I don’t think your explanation holds up. Sorry.

What happened to the transwarp conduits, when they collapsed or were destroyed in Voyager’s Engdame? Did Picard pick that up?

A good question that I had forgotten about.

ML31 TransWarp conduits just move a ship at warp along faster over greater distances in a network that was constructed for the purpose.

So, remnants of a network built by the Borg or others could be used, but they would still require a warp drive and dilithium.

That feels like a supposition as I don’t think it was ever really explained. I very much got the impression the issue was just entering one. Once in there are “currents” (for lack of a better word) that whisk the ship to it’s destination. Warp drive had nothing to do with it. Even this show seems to support that implication as dilithium is now monumentally scarce so they use the conduits to get around. Saving their limited dilithuim for other uses.

So the professor in the wheelchair decides to have a rethink on osyiras character after all these years…after a one minute chat with Stamets …..

Not just the one minute chat, the scientist got to see Osyraa execute Ryn and take Book away for questioning.

Imagine a top scientist at MIT or CalTech in a parallel situation:
– that scientist might not dig too deeply to consider how their research was used and it might not be publicly available if it was for a private corporation or the US Department of Defense.
– such a scientist might have also previously received a scholarship and/or fellowship for their education and even medical care through a private foundation in a society without universal medical care coverage.
If another scientist that they respect challenged them, that might be enough for them to look at the way prisoners are treated if they found themselves at a Black Site with their funder.

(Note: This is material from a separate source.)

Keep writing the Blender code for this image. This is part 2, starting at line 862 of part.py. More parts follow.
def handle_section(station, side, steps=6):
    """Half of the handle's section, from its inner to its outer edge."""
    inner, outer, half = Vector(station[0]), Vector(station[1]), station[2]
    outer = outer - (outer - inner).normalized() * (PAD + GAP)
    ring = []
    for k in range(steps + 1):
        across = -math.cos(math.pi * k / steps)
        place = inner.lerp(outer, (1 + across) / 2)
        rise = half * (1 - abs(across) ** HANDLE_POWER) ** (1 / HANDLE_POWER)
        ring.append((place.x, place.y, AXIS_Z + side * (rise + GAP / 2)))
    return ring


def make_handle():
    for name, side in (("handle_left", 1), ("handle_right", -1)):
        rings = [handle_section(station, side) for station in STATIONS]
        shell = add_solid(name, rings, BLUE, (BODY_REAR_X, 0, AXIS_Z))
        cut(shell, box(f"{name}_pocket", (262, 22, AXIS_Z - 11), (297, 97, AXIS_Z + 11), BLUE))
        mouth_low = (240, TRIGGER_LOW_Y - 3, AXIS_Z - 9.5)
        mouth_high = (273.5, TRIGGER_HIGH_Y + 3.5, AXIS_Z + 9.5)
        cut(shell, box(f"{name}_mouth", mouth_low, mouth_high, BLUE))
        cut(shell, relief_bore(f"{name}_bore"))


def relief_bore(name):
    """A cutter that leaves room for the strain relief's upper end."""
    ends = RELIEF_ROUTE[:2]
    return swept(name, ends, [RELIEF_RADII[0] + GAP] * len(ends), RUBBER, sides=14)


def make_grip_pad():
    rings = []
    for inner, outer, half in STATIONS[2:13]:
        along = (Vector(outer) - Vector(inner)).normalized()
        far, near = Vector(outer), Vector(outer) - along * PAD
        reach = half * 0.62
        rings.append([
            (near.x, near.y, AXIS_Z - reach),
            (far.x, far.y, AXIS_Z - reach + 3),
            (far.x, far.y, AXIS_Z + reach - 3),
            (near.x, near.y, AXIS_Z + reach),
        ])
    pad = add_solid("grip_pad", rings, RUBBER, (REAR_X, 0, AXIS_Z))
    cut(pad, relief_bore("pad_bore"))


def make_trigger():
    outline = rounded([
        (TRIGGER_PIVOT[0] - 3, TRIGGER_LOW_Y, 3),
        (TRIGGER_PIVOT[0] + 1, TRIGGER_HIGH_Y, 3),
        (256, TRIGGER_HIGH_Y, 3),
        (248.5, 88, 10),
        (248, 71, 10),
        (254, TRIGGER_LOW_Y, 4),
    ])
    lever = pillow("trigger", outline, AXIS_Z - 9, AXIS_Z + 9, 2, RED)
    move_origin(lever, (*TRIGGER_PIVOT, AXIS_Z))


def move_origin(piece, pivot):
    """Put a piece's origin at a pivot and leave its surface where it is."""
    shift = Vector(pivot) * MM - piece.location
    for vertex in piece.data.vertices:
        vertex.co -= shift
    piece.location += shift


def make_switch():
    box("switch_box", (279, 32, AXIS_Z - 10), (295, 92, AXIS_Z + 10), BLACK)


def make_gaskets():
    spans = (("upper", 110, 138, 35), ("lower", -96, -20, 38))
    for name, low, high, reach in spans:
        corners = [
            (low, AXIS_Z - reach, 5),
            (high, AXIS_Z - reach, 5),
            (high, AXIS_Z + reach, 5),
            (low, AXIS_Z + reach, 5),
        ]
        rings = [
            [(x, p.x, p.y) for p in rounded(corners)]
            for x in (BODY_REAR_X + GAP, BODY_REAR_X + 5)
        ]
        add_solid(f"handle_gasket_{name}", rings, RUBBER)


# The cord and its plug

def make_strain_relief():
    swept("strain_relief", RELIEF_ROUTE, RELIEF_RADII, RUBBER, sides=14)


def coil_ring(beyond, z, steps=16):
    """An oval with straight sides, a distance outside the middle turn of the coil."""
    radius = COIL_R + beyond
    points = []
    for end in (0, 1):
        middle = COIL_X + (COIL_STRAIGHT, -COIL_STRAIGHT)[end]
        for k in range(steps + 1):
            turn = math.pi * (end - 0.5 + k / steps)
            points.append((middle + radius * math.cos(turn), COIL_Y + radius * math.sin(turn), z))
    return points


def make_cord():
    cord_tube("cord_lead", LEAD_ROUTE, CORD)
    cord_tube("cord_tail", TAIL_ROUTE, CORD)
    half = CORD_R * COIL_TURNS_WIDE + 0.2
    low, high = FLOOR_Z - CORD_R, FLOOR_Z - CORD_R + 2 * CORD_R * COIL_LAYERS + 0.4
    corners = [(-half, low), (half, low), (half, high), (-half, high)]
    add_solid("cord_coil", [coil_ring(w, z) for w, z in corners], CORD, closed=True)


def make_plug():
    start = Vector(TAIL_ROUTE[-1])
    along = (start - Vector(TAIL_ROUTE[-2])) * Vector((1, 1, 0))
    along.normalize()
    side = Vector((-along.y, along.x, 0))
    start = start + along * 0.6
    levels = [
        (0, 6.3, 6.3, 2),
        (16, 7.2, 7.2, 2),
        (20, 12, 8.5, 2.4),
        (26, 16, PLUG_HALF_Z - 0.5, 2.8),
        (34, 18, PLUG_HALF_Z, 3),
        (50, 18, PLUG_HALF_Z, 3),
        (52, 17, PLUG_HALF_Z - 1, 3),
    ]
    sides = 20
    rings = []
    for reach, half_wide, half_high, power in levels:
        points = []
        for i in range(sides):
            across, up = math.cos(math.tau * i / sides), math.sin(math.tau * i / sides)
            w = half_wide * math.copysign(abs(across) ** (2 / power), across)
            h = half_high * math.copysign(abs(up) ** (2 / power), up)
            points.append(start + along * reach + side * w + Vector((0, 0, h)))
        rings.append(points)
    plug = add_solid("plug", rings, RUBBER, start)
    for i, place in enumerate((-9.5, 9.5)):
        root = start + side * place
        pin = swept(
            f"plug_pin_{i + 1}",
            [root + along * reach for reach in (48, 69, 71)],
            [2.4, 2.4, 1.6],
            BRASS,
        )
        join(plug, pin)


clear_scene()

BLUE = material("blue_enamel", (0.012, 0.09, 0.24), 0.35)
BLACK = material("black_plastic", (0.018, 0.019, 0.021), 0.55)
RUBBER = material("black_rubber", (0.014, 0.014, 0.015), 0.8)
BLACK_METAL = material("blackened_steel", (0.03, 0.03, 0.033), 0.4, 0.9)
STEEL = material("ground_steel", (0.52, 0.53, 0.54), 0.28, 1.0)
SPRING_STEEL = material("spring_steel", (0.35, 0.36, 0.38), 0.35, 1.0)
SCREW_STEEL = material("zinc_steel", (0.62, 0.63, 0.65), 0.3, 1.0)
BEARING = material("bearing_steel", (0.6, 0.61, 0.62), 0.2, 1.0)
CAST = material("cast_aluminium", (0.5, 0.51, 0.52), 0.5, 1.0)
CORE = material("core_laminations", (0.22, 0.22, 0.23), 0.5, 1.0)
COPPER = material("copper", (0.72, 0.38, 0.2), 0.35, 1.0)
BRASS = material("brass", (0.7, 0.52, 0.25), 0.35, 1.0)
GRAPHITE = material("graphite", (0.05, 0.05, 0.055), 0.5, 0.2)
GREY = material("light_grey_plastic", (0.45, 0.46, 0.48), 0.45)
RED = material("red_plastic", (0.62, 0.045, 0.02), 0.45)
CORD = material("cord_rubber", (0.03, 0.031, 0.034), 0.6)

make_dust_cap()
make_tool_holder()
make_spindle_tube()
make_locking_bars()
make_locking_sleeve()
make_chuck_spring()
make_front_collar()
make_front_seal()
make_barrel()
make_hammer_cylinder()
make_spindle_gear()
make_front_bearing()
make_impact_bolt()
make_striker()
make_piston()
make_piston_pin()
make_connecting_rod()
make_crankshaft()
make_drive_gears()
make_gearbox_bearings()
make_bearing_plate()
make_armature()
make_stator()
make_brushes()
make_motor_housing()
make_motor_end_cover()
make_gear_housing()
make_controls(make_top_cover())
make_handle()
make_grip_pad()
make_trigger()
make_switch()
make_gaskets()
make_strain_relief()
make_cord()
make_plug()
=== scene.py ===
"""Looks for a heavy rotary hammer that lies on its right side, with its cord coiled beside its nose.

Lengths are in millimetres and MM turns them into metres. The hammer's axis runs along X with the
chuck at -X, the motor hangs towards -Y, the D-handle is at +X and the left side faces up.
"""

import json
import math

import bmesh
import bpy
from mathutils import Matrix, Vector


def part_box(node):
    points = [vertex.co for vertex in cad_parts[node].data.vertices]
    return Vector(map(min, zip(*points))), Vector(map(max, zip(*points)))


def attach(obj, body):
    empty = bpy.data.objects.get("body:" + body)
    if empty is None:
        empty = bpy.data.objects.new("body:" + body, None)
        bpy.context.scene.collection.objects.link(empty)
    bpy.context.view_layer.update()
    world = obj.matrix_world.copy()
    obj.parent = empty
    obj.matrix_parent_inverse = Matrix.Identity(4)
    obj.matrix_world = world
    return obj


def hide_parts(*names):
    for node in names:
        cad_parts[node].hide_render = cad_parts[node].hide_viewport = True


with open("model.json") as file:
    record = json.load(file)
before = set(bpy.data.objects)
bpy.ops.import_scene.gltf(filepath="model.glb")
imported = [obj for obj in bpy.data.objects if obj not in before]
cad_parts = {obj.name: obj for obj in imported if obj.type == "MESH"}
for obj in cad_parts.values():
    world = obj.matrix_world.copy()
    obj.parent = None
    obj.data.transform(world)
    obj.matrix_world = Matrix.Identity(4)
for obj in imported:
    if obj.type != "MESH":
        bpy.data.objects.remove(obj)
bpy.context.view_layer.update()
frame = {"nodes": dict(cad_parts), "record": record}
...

Yep. The instant Stammets started talking to him it was obvious this guy would be the trope of the important tool of the bad guy having a change of heart and betraying a former leader. The fact that they ALSO showed him watching her deal with Book doesn’t make his decision any more believable. He was with her for years. For him to be THAT blind to what she does, even if he has never witnessed the rumors and hearsay, then he has got to be the most naïve being in the galaxy. It is a trope that has been used often. But it has also been used better than presented here. The situation is a gigantic stretch for the viewer to buy as a reasonable one on the surface. Let alone under the tiniest of scrutiny.

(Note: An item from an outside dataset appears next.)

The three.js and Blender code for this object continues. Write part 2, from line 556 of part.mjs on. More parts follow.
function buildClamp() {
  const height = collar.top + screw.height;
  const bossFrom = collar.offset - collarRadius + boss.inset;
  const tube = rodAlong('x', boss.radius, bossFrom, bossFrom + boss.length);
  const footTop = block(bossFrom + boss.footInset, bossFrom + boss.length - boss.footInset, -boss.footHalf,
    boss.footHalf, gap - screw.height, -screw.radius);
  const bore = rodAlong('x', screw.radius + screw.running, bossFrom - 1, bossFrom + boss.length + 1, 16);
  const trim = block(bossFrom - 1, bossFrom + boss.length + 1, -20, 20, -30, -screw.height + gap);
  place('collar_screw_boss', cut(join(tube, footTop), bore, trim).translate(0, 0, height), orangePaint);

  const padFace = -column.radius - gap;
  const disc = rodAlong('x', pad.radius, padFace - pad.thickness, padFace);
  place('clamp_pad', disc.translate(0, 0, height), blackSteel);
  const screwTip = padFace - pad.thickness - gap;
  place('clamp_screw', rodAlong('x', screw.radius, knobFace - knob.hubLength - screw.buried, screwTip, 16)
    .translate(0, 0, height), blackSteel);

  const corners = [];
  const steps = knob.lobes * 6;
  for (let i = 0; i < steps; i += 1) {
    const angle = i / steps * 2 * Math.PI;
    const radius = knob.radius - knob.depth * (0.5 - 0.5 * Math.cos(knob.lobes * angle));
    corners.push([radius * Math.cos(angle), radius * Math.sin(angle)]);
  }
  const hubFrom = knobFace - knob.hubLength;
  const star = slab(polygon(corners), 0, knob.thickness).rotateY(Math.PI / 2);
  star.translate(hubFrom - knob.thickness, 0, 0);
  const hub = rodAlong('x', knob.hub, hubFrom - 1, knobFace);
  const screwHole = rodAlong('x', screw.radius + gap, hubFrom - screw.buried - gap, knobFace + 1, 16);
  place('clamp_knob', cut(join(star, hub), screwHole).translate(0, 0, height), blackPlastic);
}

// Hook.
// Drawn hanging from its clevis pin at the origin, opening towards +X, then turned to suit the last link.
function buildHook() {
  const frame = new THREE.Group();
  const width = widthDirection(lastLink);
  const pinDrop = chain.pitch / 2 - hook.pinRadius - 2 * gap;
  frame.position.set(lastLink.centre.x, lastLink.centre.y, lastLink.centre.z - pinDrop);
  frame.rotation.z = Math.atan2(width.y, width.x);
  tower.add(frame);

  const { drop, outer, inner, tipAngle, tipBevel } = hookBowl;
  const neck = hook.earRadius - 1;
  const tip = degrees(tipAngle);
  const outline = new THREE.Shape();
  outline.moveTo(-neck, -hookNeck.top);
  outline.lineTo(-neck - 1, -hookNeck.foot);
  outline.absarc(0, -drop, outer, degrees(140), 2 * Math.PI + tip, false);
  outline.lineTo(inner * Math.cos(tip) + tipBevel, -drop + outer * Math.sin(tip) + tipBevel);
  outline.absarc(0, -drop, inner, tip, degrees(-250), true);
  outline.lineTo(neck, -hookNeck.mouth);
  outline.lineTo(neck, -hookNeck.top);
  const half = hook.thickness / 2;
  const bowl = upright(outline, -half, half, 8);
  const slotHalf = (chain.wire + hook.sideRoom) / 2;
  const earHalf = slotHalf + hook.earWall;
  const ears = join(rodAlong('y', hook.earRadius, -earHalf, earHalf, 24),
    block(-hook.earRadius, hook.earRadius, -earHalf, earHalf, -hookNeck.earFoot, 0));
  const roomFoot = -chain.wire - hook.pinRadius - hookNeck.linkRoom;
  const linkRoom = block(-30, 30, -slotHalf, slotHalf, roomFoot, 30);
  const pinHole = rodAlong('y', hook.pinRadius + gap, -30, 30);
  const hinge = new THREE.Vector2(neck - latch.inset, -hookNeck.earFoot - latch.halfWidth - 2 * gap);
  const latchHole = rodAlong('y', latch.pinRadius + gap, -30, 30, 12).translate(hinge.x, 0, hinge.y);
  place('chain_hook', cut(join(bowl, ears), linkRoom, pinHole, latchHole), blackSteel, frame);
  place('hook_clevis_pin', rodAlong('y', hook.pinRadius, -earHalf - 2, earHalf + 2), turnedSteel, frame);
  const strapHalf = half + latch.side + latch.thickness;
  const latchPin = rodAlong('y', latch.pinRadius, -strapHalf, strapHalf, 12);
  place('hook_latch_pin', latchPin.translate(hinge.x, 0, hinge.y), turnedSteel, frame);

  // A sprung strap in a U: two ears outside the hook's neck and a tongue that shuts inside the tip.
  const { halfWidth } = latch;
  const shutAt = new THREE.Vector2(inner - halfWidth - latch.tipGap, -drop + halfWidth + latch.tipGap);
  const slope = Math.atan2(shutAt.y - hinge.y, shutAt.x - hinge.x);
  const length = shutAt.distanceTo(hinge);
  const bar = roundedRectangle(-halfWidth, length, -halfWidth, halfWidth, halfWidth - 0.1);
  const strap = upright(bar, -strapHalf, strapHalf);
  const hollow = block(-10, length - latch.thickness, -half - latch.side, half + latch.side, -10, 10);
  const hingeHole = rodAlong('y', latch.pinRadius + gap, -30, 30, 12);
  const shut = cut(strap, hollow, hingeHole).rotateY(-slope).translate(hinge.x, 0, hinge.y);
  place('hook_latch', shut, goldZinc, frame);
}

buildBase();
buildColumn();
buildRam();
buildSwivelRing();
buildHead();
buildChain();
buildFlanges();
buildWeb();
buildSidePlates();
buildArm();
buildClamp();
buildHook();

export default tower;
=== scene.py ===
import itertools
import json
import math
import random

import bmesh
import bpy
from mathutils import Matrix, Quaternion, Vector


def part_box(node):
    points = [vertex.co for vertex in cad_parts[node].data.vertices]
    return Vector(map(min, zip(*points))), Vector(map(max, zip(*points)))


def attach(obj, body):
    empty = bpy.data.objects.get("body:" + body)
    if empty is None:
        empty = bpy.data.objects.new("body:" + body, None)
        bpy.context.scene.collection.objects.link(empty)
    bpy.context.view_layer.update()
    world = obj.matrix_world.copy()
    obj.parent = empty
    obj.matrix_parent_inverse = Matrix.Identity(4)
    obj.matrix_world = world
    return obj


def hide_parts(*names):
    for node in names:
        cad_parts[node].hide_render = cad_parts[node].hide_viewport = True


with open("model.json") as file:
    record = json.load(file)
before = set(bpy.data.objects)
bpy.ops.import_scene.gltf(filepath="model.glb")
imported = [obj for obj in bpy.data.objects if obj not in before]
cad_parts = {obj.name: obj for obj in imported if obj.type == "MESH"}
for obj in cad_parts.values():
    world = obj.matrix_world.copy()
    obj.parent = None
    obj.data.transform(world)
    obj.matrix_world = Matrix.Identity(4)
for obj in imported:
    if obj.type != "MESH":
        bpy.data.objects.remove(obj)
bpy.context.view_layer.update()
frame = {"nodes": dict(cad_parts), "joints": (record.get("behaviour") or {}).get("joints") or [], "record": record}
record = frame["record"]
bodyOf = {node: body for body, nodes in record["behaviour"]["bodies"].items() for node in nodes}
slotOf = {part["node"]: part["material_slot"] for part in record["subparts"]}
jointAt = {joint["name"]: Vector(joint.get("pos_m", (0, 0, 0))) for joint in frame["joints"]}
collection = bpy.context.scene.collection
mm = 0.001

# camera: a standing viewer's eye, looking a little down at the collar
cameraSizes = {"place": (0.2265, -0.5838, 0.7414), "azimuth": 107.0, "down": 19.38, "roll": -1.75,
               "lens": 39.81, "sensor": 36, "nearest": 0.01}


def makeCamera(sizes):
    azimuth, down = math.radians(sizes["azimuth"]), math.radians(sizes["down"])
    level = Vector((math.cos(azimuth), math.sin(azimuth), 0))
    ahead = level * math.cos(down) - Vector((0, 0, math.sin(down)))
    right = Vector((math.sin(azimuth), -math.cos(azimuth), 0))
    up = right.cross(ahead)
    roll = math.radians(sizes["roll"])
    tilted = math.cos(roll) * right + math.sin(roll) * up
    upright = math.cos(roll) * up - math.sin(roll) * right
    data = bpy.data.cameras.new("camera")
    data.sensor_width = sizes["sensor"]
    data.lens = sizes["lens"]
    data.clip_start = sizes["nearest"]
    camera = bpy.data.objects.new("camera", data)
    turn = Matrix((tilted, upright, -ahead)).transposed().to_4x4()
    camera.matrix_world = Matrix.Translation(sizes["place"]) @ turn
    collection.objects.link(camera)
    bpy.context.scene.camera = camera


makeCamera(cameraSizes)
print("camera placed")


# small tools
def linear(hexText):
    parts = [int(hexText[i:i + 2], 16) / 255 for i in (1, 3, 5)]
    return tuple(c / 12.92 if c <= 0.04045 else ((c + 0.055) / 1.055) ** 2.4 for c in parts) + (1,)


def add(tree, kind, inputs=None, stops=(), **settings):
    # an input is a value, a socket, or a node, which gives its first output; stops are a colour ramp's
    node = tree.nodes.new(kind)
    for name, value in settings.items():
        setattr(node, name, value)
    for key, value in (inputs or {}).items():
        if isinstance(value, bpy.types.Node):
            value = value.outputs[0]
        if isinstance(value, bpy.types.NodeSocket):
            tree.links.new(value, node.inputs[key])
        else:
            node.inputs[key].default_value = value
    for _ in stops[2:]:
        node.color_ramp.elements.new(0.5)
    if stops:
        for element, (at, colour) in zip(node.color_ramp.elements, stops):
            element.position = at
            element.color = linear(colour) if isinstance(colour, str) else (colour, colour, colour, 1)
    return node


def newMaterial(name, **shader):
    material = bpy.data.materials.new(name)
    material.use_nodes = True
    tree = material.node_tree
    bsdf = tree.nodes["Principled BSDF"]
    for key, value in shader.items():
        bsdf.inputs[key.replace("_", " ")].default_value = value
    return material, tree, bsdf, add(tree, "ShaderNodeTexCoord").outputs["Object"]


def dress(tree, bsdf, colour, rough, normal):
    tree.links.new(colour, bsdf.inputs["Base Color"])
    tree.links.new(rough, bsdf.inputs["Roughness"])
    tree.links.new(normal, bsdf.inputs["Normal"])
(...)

I didn’t get Osyraa’s line about how the Federation must acknowledge “that capitalism is already happening within the Federation.” Why? Is the Federation somehow pretending that there’s no exchange of goods and capital within its territory? Is it claiming that it’s completely free of any commerce and all it produces is the fruits of a planned economy? Is the Federation supposed to admit to the surprise of everyone that property and money have actually secretly exchanged hands within its dominion, as if that’s unexpected?